> will continue until people's ability to afford rent and children improves.

National fertility rates don’t correlate with any measure of average income. The only thing that does is the average number of years a woman spends being educated; this probably isn’t causal because the decline in fertility occurs across all income and education levels.

> the average number of years a woman spends being educated;

Have you a recent reference for that? I think even that correlation has broken down, but I do not know

The main researchers associated here are Samir KC and Wolfgan Lutz. Their latest update (with a long list of coauthors) is from 2024 [1]; this is a followup of the important 2013 paper [2].

[1] https://pure.iiasa.ac.at/id/eprint/19487/1/WP-24-003.pdf

[2] https://papers.ssrn.com/sol3/papers.cfm?abstract_id=2344470

I don’t have any structured references saved, sorry.

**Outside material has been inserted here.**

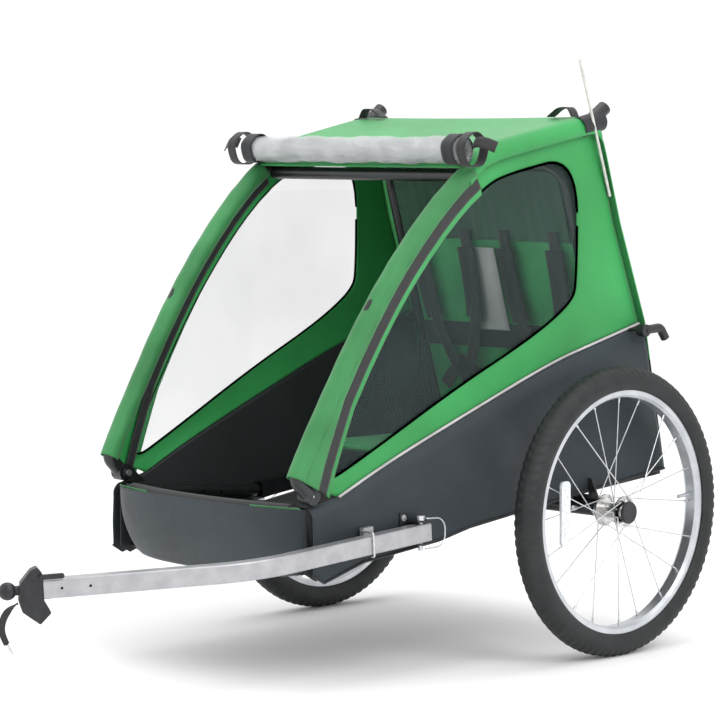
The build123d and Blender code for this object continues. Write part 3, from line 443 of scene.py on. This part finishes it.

My understanding is that the only real correlation is years in education, but this is at the national level; the very rich and very poor (which imperfectly correlates with level of education attained) tend to have more children than the middle class, but fertility rates are down across every income level. What this means is that if you look at two countries and see that one has a higher level of education than the other, you would expect the country with the higher level of education to have a lower fertility rate, but within both countries you would expect to see a relatively uniform decline in fertility across every income level, with a more pronounced decline around middle income levels.

This is maybe what’s being referenced when people saying they’ll have kids when capitalism gets sorted, but this isn’t seen in countries where standards of living have improved considerably.

The simplest theory is that more people are using contraceptives because they simply don’t want children. Some people might subjectively feel like they can’t afford to have children, but by world historical (and contemporary) standards of living this argument looks incredibly silly.

At some point years of education crimps into childbearing years - I know two women who could easily have obtained their degree even after having a child, but quickly got to a “fuck this shit I’m a mom” and left the program never to return.

I don’t even know if things like FMLA apply to college classes.

This was my theory initially but it doesn’t pan out due to the decline being observed among all income and education levels; you would also expect to observe a steeper decline among women with advanced degrees, but women with master’s degrees and doctorates actually have a slightly higher fertility rate than those with just a bachelor’s degree. Taking even 5 years at college still gives a woman around 15 to 20 years to find a partner and have children.